What wild claim to make. Unsupported by benchmarks, unsupported by the consensus of the community, no evidence provided.
Sounds like in another comment here even the GLM5 team concedes they are behind the frontier wrt tool calling, do you know something they don’t?
- rednb 1 month ago
  
  I know my use case and my personal experience :) i am not trying to pretend that it is the best in benchmarks, just sharing my experience so people know that some folks are having a very good experience with GLM models, compared to the competition.
  My only goal is to encourage people to try it out so they can see if it moves the needle for them, because there are fair chances that it will. I am not trying to start a flamewar or something.
  
  3 replies →

adrian_b 1 month ago

I do not know if it is good, because I have not tested it yet, but the most recent uncensored model is:

https://huggingface.co/trohrbaugh/gemma-4-31b-it-heretic-ara...

which was produced immediately after Google released their new Gemma 4 model.

uvu 1 month ago

Completely agree with this statement "Z.ai and their GLM models are pretty low quality." I have been trying out and it's kind of useless compare to SOTA models.

adrian_b 1 month ago

I do not doubt your experience, but such statements should always be qualified by specifying the kind of tasks for which you have tried the models.
For all existing models, including for all SOTA models, you can find contradictory statements, that they suck and that they are great.
It is very likely that all these statements are true simultaneously, because each model may succeed for some tasks and fail for others, so without specifying the tested tasks any claim that a model was good or bad is worthless.
Ms-J 1 month ago

[flagged]

ra 1 month ago

I still use GLM 4.7 for well defined coding tasks. I never got 5.0 to work satisfactorily, it felt like a hosting problem (z.ai) where it would work for a while then, for whatever reason, it couldn't respond to the context any more - but that's just a hunch.

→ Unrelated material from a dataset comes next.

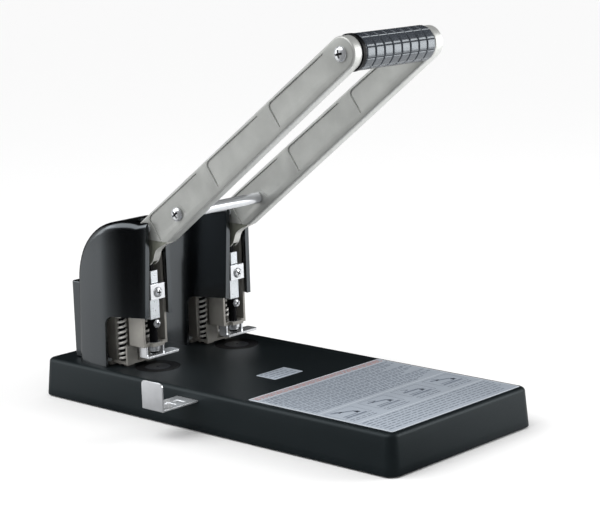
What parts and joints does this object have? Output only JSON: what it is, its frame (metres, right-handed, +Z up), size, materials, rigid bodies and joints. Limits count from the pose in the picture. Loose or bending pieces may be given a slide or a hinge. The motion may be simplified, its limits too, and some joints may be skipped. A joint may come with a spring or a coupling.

I had no such trouble with 4.7 and find it fast and productive. Haven't tried 5.1; am using openAI models for coding most of the time.

knbknb 1 month ago

Same here.
Z.ai seem to promote 4.7 for smaller tasks, 5.1 for larger tasks (similar to Anthropic's recommendation for usage of Haiku and Sonnet/Opus models).
5.1 works for me already in the most economical basic paid tier ("lite coding plan"), unlike first release of v5 (5.0 ?)
stavros 1 month ago
I hit this as well. It just seems to hang and process for ages.
- alexfortin 1 month ago
  
  Try lowering thinking level with GLM-5.1, to me that seems to have an impact on mitigating the blocking behaviour.
  
  1 reply →

victorbjorklund 1 month ago

I don't agree. I think their models are pretty good. The company's infrastructure though seems to be so so.

orbital-decay 1 month ago

>by the way, which is the best uncensored model at the moment?

There are no such models, depending on your definition of censorship. If you're referring to abliteration and similar automated techniques, they're snake oil.

CamperBob2 1 month ago
That is absolutely not the case. Try HauHauCS's Qwen 3.5 models. They don't refuse anything, and they don't lose a noticeable amount of capability.
- orbital-decay 1 month ago
  
  Refusal training is only one part of censorship (hence "depending on your definition"). Most permanent biases baked in by the devs are impossible to correct automatically.
- Ms-J 1 month ago
  
  Thanks for the tip.
  That user has produced other interesting models, including aggressively uncensored variants which claim 0 refusals.
  I will definitely try it as there can never be too many uncensored AI implementations.

chimpanzee2 1 month ago

From what I gather qwen is currently the undisputed local LLM king.

joelwallis 1 month ago

So you're saying it's pretty low quality because it failed specifically to parse PDFs?